Items marked (preview) in this article are currently in public preview. This preview is provided without a service-level agreement, and we don't recommend it for production workloads. Certain features might not be supported or might have constrained capabilities. For more information, see Supplemental Terms of Use for Microsoft Azure Previews.

When you get started with prompt engineering, you should test different inputs one at a time to evaluate the effectiveness of the prompt can be very time intensive. This is because it's important to check whether the content filters are working appropriately, whether the response is accurate, and more.

To make this process simpler, you can utilize manual evaluation in Azure AI Studio, an evaluation tool enabling you to continuously iterate and evaluate your prompt against your test data in a single interface. You can also manually rate the outputs, the model’s responses, to help you gain confidence in your prompt.

Manual evaluation can help you get started to understand how well your prompt is performing and iterate on your prompt to ensure you reach your desired level of confidence.

In this article you learn to:

  • Generate your manual evaluation results
  • Rate your model responses
  • Iterate on your prompt and reevaluate
  • Save and compare results
  • Evaluate with built-in metrics

Prerequisites

To generate manual evaluation results, you need to have the following ready:

  • A test dataset in one of these formats: csv or jsonl. If you don't have a dataset available, we also allow you to input data manually from the UI.

  • A deployment of one of these models: GPT 3.5 models, GPT 4 models, or Davinci models.
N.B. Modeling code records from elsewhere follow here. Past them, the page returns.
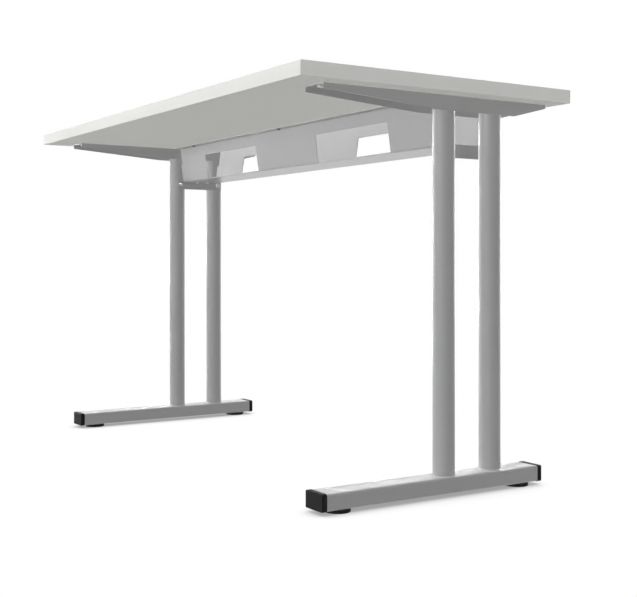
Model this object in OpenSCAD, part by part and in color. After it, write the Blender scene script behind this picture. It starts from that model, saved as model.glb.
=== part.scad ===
// Desk on two C-shaped steel legs, with a folded steel cable tray under the desktop.
// X runs to the user's right, Y to the back and Z up; the user sits at the -Y side.
// The origin lies on the floor, under the middle of the desktop. All sizes are in millimetres.

/* [Desktop] */
// Width of the desktop, left to right
top_w = 1200; // [900:10:1800]
// Depth of the desktop, front to back
top_d = 600; // [560:10:900]
// Thickness of the desktop
top_t = 25; // [22:1:38]
// Height of the desktop's upper face above the floor
desk_h = 740; // [650:5:850]
// Thickness of the plastic edge band
band_t = 2; // [1:0.1:3]
// Rounding along the long corners of the edge band
band_r = 0.8; // [0.2:0.1:0.9]

/* [Columns] */
// Distance from the desktop's end to the middle of the leg
leg_inset = 62; // [45:1:120]
// Distance from the desktop's rear edge to the rear column's axis
column_setback = 144; // [130:2:170]
// Distance between the axes of the two columns of a leg
column_pitch = 110; // [100:1:140]
// Outer diameter of a column
column_d = 40; // [32:1:45]
// Wall of the column tube
column_wall = 2; // [1.5:0.1:3]
// Leg length of the fillet weld round each column end
weld_leg = 2.4; // [1.5:0.1:4]

/* [Feet] */
// Width of the foot tube
foot_w = 50; // [46:1:60]
// Height of the foot tube
foot_h = 29; // [25:1:40]
// Wall of the foot tube
foot_wall = 2; // [1.5:0.1:3]
// Outer corner radius of the foot tube
foot_r = 4; // [3.2:0.1:6]
// Distance from the desktop's front edge to the foot's front end
foot_inset_front = 66; // [30:1:160]
// Distance from the desktop's rear edge to the foot's rear end
foot_inset_rear = 37; // [10:1:50]
// Thickness of the visible end of a foot cap
cap_t = 9.6; // [6:0.1:12]
// How far a foot cap stands out past the tube, all round
cap_proud = 0.8; // [0:0.1:1.5]
// Rounding of a foot cap's outer edges
cap_r = 1.6; // [1:0.1:4]
// Length of the cap's spigot inside the tube
spigot_len = 18; // [12:1:24]
// Wall of the cap's spigot
spigot_wall = 1.8; // [1.2:0.1:2.6]
// Play between the spigot's ribs and the tube
spigot_play = 0.15; // [0.05:0.05:0.4]
// Height of the ribs round the spigot
spigot_rib_h = 0.7; // [0.3:0.1:1]
// Thickness of each rib round the spigot
spigot_rib_t = 1.2; // [0.8:0.1:2]

/* [Levelling feet] */
// Diameter of the levelling pad
pad_d = 47; // [32:1:48]
// Height of the levelling pad
pad_h = 7; // [5:0.5:10]
// Diameter of the raised hub on the pad
pad_hub_d = 26; // [20:1:28]
// Height of the hub above the pad's rim
pad_step = 1; // [0.4:0.1:1.5]
// Thickness of the pad under the stud's end
pad_seat = 2.8; // [2:0.1:3.5]
// Number of gripping flutes round the pad
pad_flutes = 12; // [6:1:18]
// Diameter of a gripping flute
flute_d = 4; // [2:0.5:6]
// Gap between the pad and the foot tube when screwed right in
pad_gap = 0.3; // [0.2:0.1:1]
// Distance from the foot's front end to the front pad's axis
pad_inset_front = 47; // [46:1:70]
// Distance from the foot's rear end to the rear pad's axis
pad_inset_rear = 42; // [40:1:60]
// Diameter of the threaded stud
stud_d = 8; // [6:1:10]
// Radial play between stud and nut, and between stud and pad
stud_play = 0.06; // [0.02:0.01:0.1]
// Play above the stud, under the tube's upper wall
stud_top_play = 3; // [2:0.5:5]
// Diameter of the thread insert in the foot tube
insert_d = 13; // [12:0.5:16]
// Height of the thread insert above the tube's lower wall
insert_h = 9; // [6:0.5:12]
// Diameter of the thread insert's flange inside the tube
insert_flange_d = 18; // [17:0.5:22]
// Thickness of the thread insert's flange
insert_flange_t = 1.5; // [1:0.1:2.5]

/* [Support arms] */
// Width of the support arm over its two walls
arm_w = 55; // [52:1:64]
// Sheet thickness of the support arm
arm_sheet = 2; // [1.5:0.1:3]
// Inner bend radius of the support arm
arm_bend = 1; // [0.5:0.1:3]
// Distance from the desktop's front edge to the arm's front tip
arm_inset_front = 67; // [30:1:160]
// Distance from the desktop's rear edge to the arm's rear tip
arm_inset_rear = 29; // [10:1:50]
// Depth of the arm over the columns
arm_depth = 27.5; // [20:0.5:40]
// Depth of the arm at its front tip
arm_tip_front = 10; // [7:0.5:18]
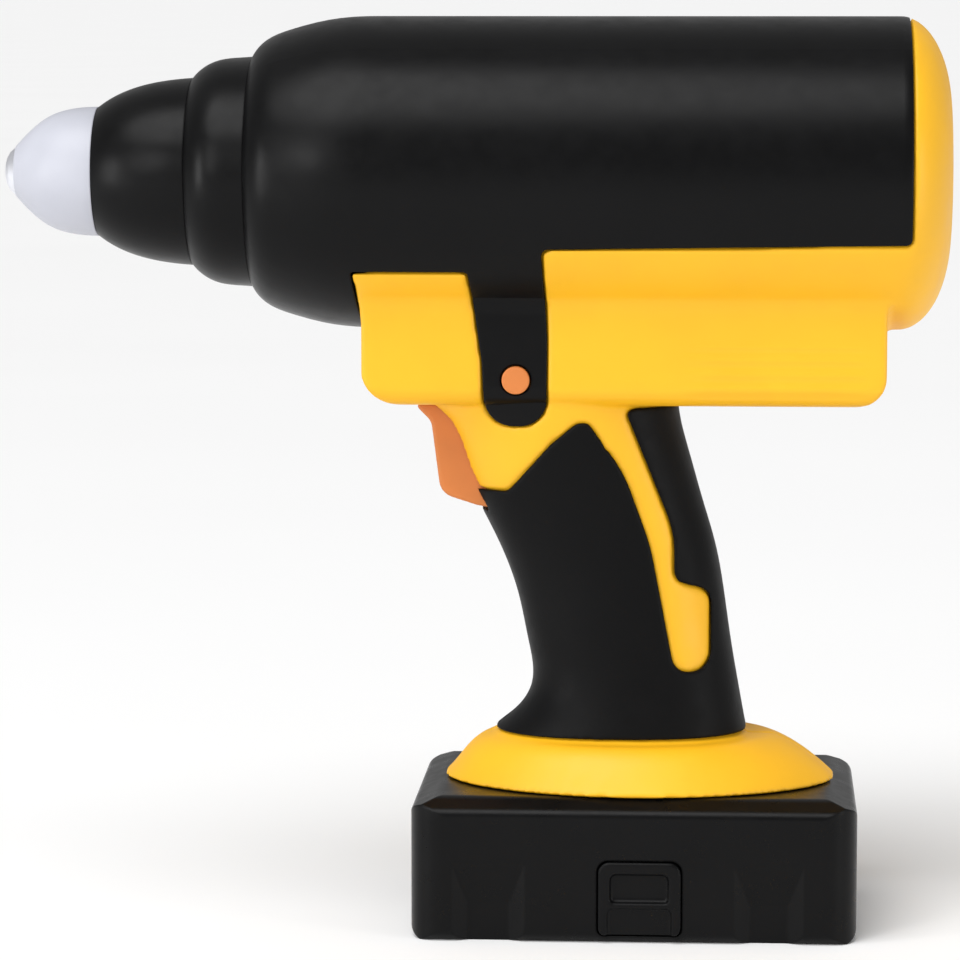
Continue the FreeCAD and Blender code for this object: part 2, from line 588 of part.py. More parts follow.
plate = box(clamp_x - CLAMP_THICK / 2, clamp_x + CLAMP_THICK / 2, -4.6, 4.6, clamp_z, AXIS_Z - 4)
plate = plate.fuse(rod_x(CARRIAGE_R, clamp_x - CLAMP_THICK / 2, clamp_x + CLAMP_THICK / 2))
plate = plate.fuse(rod_y(2.3, clamp_x, clamp_z, -4.6, 4.6)).cut(rod_x(STICK_BORE + 0.5, 0, 60))
NODES["stick_clamp"] = plate.cut(rod_y(CLAMP_PIN_R + PIN_FIT, clamp_x, clamp_z, -10, 10)).removeSplitter()
NODES["feed_springs"] = Part.makeCompound([
    coil(Vector(CHAMBER_REAR, side * ROD_Y, AXIS_Z), Vector(1, 0, 0), car0 + 2 - CHAMBER_REAR, 3.3, 0.45, 9)
    for side in (-1, 1)])

half_thick = LEVER_THICK / 2
lever = prism_xz(((PIVOT_X - 3.6, PIVOT_Z, 0), (PIVOT_X - 1.5, lever_low_z, 0), (PIVOT_X + 1.5, lever_low_z, 0),
                  (PIVOT_X + 3.6, PIVOT_Z, 0), (PIVOT_X + 1.5, lever_top_z, 0), (PIVOT_X - 1.5, lever_top_z, 0)),
                 -half_thick, half_thick)
lever = joined([lever, rod_y(5.5, PIVOT_X, PIVOT_Z, -half_thick, half_thick),
                rod_y(LEVER_BOSS, PIVOT_X, lever_low_z, -half_thick, half_thick),
                rod_y(LEVER_BOSS, PIVOT_X, lever_top_z, -half_thick, half_thick)])
NODES["feed_lever"] = lever.cut(rod_y(PIVOT_R + PIN_FIT, PIVOT_X, PIVOT_Z, -10, 10))
NODES["lever_pin"] = rod_y(PIVOT_R, PIVOT_X, PIVOT_Z, -21, 21)

finger = prism_xz(((-16.2, TRIGGER_TOP, 0.8), (-11.4, 134.8, 4.0), (-8.9, 115.4, 5.0),
                   (1.0, TRIGGER_BOTTOM + 0.8, 8.0), (finger_end, TRIGGER_BOTTOM, 0),
                   (finger_end, TRIGGER_TOP, 0)), -TRIGGER_HALF, TRIGGER_HALF)
block_low = TRIGGER_BOTTOM + 1.4
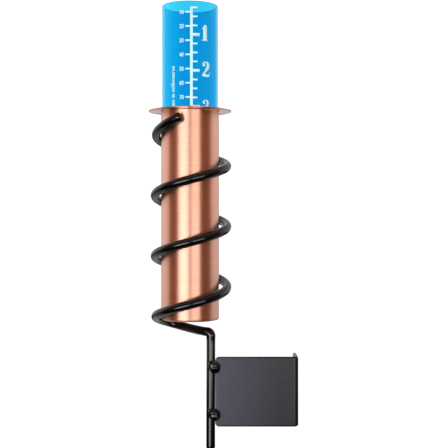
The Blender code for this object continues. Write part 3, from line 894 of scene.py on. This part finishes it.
# The light that comes from each direction: walls by azimuth, with a dark skirting low down, the ground
# below and the ceiling above, plus the softboxes as windows with soft edges.
def makeStudio():
    world = bpy.data.worlds.new("studio")
    bpy.context.scene.world = world
    world.use_nodes = True
    tree = world.node_tree

    def node(kind, operation=None, *inputs):
        made = tree.nodes.new(kind)
        if operation:
            made.operation = operation
        for socket, value in zip(made.inputs, inputs):
            if isinstance(value, bpy.types.NodeSocket):
                tree.links.new(value, socket)
            else:
                socket.default_value = value
        return made

    def rising(value, low, high):
        step = node("ShaderNodeMapRange", None, value, low, high, 0.0, 1.0)
        step.interpolation_type = "SMOOTHSTEP"
        return step.outputs[0]

    def falling(value, low, high):
        return node("ShaderNodeMath", "SUBTRACT", 1.0, rising(value, low, high)).outputs[0]

    def window(value, low, high, soft):
        start, end = rising(value, low - soft, low + soft), falling(value, high - soft, high + soft)
        return node("ShaderNodeMath", "MULTIPLY", start, end).outputs[0]

    def blend(first, second, factor):
        return node("ShaderNodeMixRGB", None, factor, first, second).outputs[0]

    def around(azimuth, stops):
        turn = node("ShaderNodeMapRange", None, azimuth, -180.0, 180.0, 0.0, 1.0).outputs[0]
        ramp = node("ShaderNodeValToRGB", None, turn)
        elements = ramp.color_ramp.elements
        while len(elements) < len(stops):
            elements.new(0.5)
        for element, (degrees, color) in zip(elements, stops):
            element.position = (degrees + 180) / 360
            element.color = (*color, 1.0)
        return ramp.outputs["Color"]

    x, y, z = node("ShaderNodeSeparateXYZ", None, node("ShaderNodeTexCoord").outputs["Generated"]).outputs
    front = node("ShaderNodeMath", "MULTIPLY", y, -1.0).outputs[0]
    angle = node("ShaderNodeMath", "ARCTAN2", x, front).outputs[0]
    azimuth = node("ShaderNodeMath", "DEGREES", angle).outputs[0]
    light = around(azimuth, studio["walls"])
    light = blend(light, (*studio["skirting"], 1.0), falling(z, *studio["skirtingTop"]))
    light = blend(light, around(azimuth, studio["ground"]), falling(z, *studio["skirtingFoot"]))
    light = blend(light, (*studio["ceiling"], 1.0), rising(z, *studio["ceilingFrom"]))
    for box in studio["softboxes"]:
        wide = window(azimuth, box["from"], box["to"], box["soft"])
        tall = window(z, box["low"], box["high"], studio["softboxEdge"])
        shape = node("ShaderNodeMath", "MULTIPLY", wide, tall).outputs[0]
        glow = node("ShaderNodeVectorMath", "MULTIPLY", box["light"], shape).outputs[0]
        light = node("ShaderNodeVectorMath", "ADD", light, glow).outputs[0]
    tree.links.new(light, tree.nodes["Background"].inputs["Color"])


fillLight = {
    "towards": 0.12, "away": (-0.28, -0.95, 0.45),    # aimed this far up the gauge, from this far off
    "size": 0.8, "power": 6.0, "color": (0.90, 0.97, 1.0),
}


# A broad soft light from the front left that only lights: nothing mirrors it.
def makeFill():
    data = bpy.data.lights.new("fill", "AREA")
    data.size = fillLight["size"]
    data.energy = fillLight["power"]
    data.color = fillLight["color"]
    fill = bpy.data.objects.new("fill", data)
    bpy.context.scene.collection.objects.link(fill)
    away = Vector(fillLight["away"])
    fill.location = Vector((axisX, axisY, baseLow.z + fillLight["towards"])) + away
    fill.rotation_euler = (-away).to_track_quat("-Z", "Y").to_euler()
    fill.visible_camera = fill.visible_glossy = fill.visible_transmission = False


makeCamera()
makeStage()
makeStudio()
makeFill()
bpy.context.scene.view_settings.view_transform = "Standard"
print("studio made")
To learn more about how to create a deployment, see Deploy models.

Note

Manual evaluation is only supported for Azure OpenAI models at this time for chat and completion task types.

Generate your manual evaluation results

From the Playground, select Manual evaluation to begin the process of manually reviewing the model responses based on your test data and prompt. Your prompt is automatically transitioned to your Manual evaluation and now you just need to add test data to evaluate the prompt against.

This can be done manually using the text boxes in the Input column.

You can also Import Data to choose one of your previous existing datasets in your project or upload a dataset that is in CSV or JSONL format. After loading your data, you'll be prompted to map the columns appropriately. Once you finish and select Import, the data is populated appropriately in the columns below.

Screenshot of generating manual evaluation results.

Note

You can add as many as 50 input rows to your manual evaluation. If your test data has more than 50 input rows, we will upload the first 50 in the input column.

Now that your data is added, you can Run to populate the output column with the model’s response.

Rate your model responses

You can provide a thumb up or down rating to each response to assess the prompt output. Based on the ratings you provided, you can view these response scores in the at-a-glance summaries.

Screenshot of response scores in the at-a-glance summaries.

Iterate on your prompt and reevaluate

Based on your summary, you might want to make changes to your prompt. You can use the prompt controls above to edit your prompt setup. This can be updating the system message, changing the model, or editing the parameters.

After making your edits, you can choose to rerun all to update the entire table or focus on rerunning specific rows that didn’t meet your expectations the first time.

Save and compare results

After populating your results, you can Save results to share progress with your team or to continue your manual evaluation from where you left off later.

Screenshot of the save results.

You can also compare the thumbs up and down ratings across your different manual evaluations by saving them and viewing them in the Evaluation tab under Manual evaluation.